The Wildcats wobbled during the regular season, at one point losing six straight games decided by five points or fewer. Coach John Calipari blamed it on the freshman-laden squad's maturity.
He kept repeating "I like my team" even as he chastised his players for failing to come through in the clutch. He doesn't have to say that anymore.
"It was tough going through it, but it benefited us," Calipari said.
Kentucky reeled off its ninth consecutive victory by rattling the Buckeyes with their pressure and taking advantage when the stage presented itself.
"We just tried to make everything hard for them," Kentucky guard Doron Lamb said. "We were all talking, bumping them every drive and contesting every shot."
All the way until the buzzer. Ohio State sprinted down the floor after Knight's make, but William Buford's 3-pointer clanked off the rim and the rebound was tapped out of harm's way.
"It was a good look, it just didn't go down," Buford said.
The Buckeyes did, meaning they'll head home early for the second straight year. Last season they were upset in the same round by Tennessee. This time they were done in by poor shooting and a spirited performance by a couple of Kentucky veterans who were afterthoughts a year ago.

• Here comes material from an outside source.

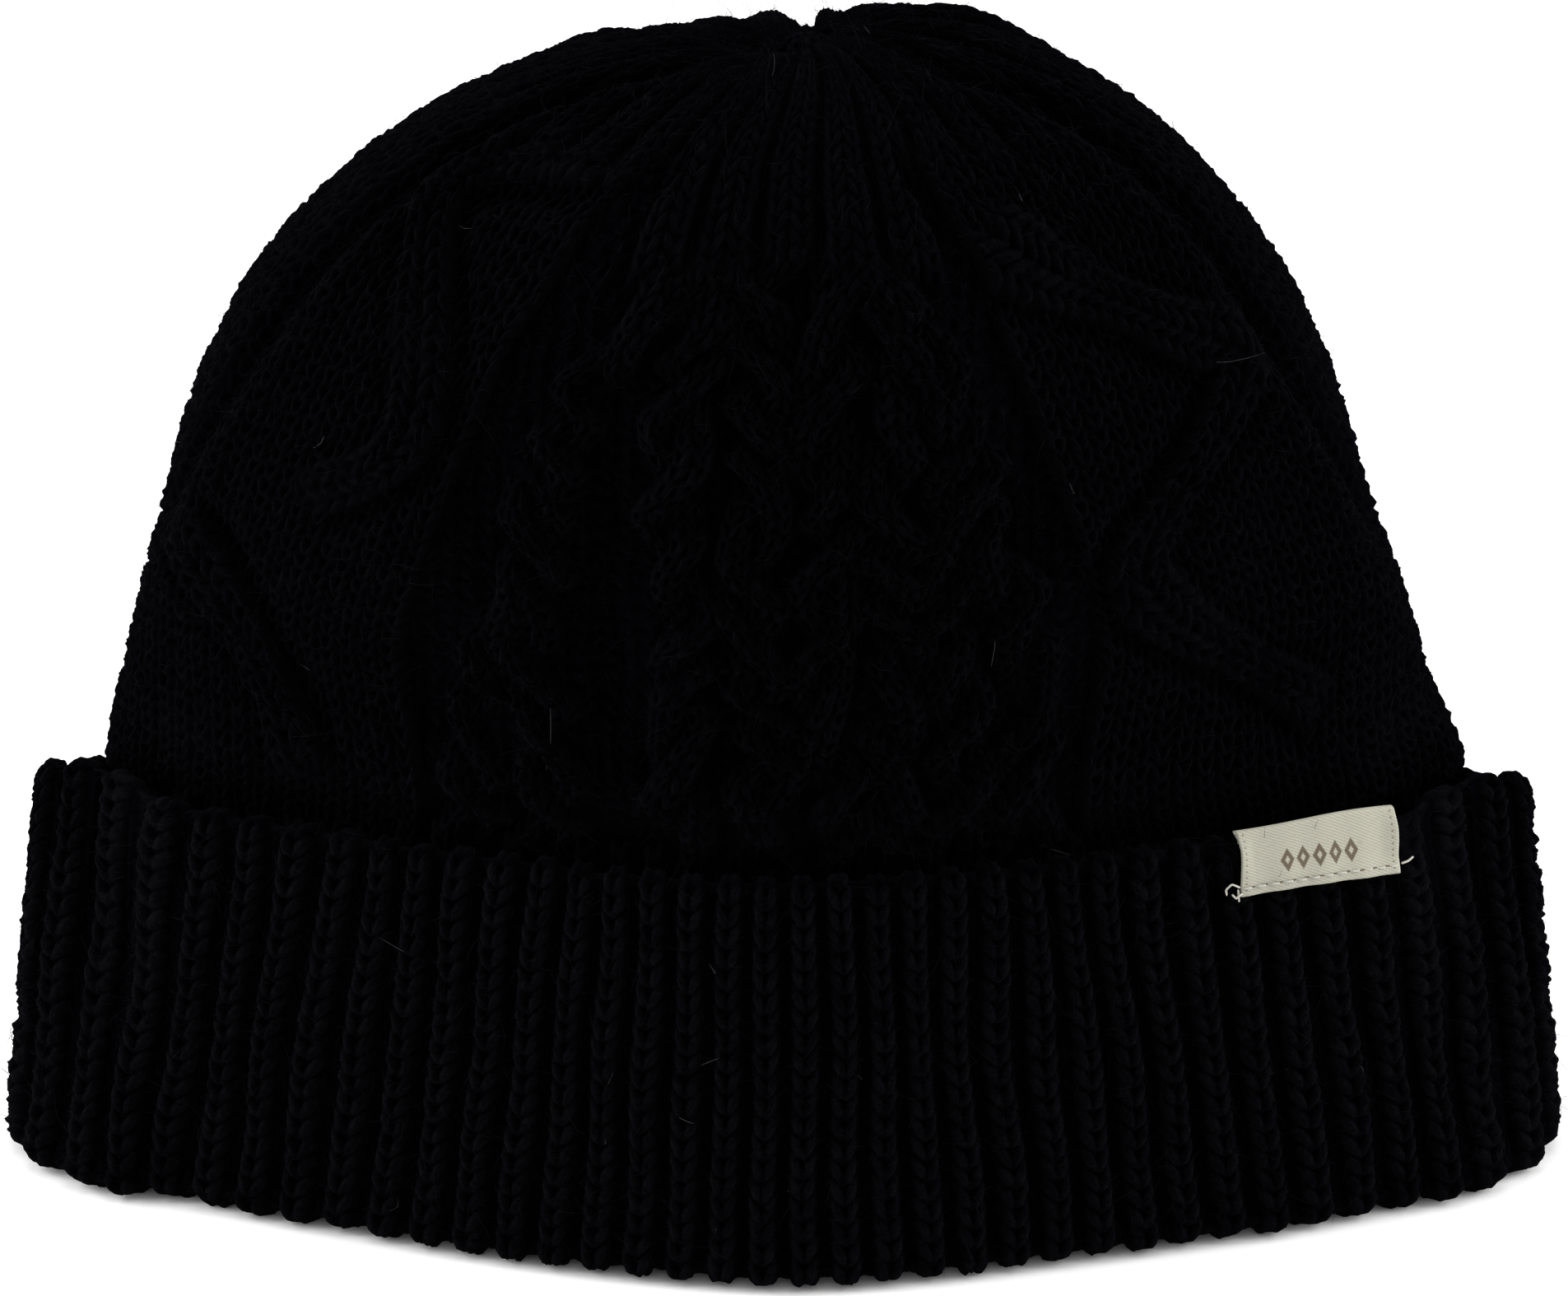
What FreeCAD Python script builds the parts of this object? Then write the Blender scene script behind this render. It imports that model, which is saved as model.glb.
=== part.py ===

Senior center Josh Harrellson held his own against Sullinger, scoring 17 points and grabbing 10 rebounds as the Wildcats sent the seemingly dominant Buckeyes home early again. Junior swingman DeAndre Liggins played his usual suffocating defense and attacked the basket consistently to finish with 15 points.
The victory proved sweet vindication for the two holdovers, who were mostly spectators last season as Calipari revitalized the program behind a star-studded freshman class led by John Wall and DeMarcus Cousins.
Harrellson and Liggins took this year's group of youngsters under their wing and delivered the kind of veteran presence the Wildcats could have used last season, which ended with a loss to an experienced West Virginia squad in the East regional final.
"Our veteran players who were not significant a year ago have now taken on this team," Calipari said. "That's why we're still playing, because of those guys."
Matta called Harrellson the most underrated player in the country. Liggins isn't too bad, either.
Neither is Sullinger, who said in the aftermath he expects to return as a sophomore next year, if only to wash out the taste of a bitter end to an otherwise spectacular season.
"I'm definitely coming back next year," he said. "I need to work on a lot of things. I have to come back. I'm coming back to win."
Ohio State rolled through the regular season but like the last two top overall seeds the Buckeyes are going home early. Louisville went out in the regional finals in 2009. Kansas didn't make it out of the first weekend a year ago.
The Buckeyes played so well — winning by an average of 30.5 points — the Wildcats appeared to be no more than a speed bump.
The win gives Kentucky a chance to avenge a loss to the Tar Heels earlier in the season. The Wildcats fell 75-73 in Chapel Hill in December.
"North Carolina has really progressed since the first time we played them," said Harrellson. "They are a totally different team."
So is Kentucky, which will go try to make it back to the Final Four for the first time since 1998. Last year's spectacular resurgence ended with a bitter loss to West Virginia in the regional final.
Now, the group that has spent most of the season trying to live up to the standard set by Wall and company can do the preceding freshman class one better.
Thanks in part to a point guard who is blessed with terrible short term memory. Knight missed seven of his first nine shots but never hesitated after Ohio State's Jon Diebler tied it at 60 with 21 seconds left.
Rather than call timeout, Calipari let Knight go to work and he lofted a beautiful jumper over Ohio State counterpart Aaron Craft. The degree of difficulty wasn't quite as high as the acrobatic lay-in he had to beat Princeton in the second round, but it was close.
"We knew what we wanted to do: get the ball in Brandon's hands," Miller said. "He's done it before, we trust him with the ball and he came through again."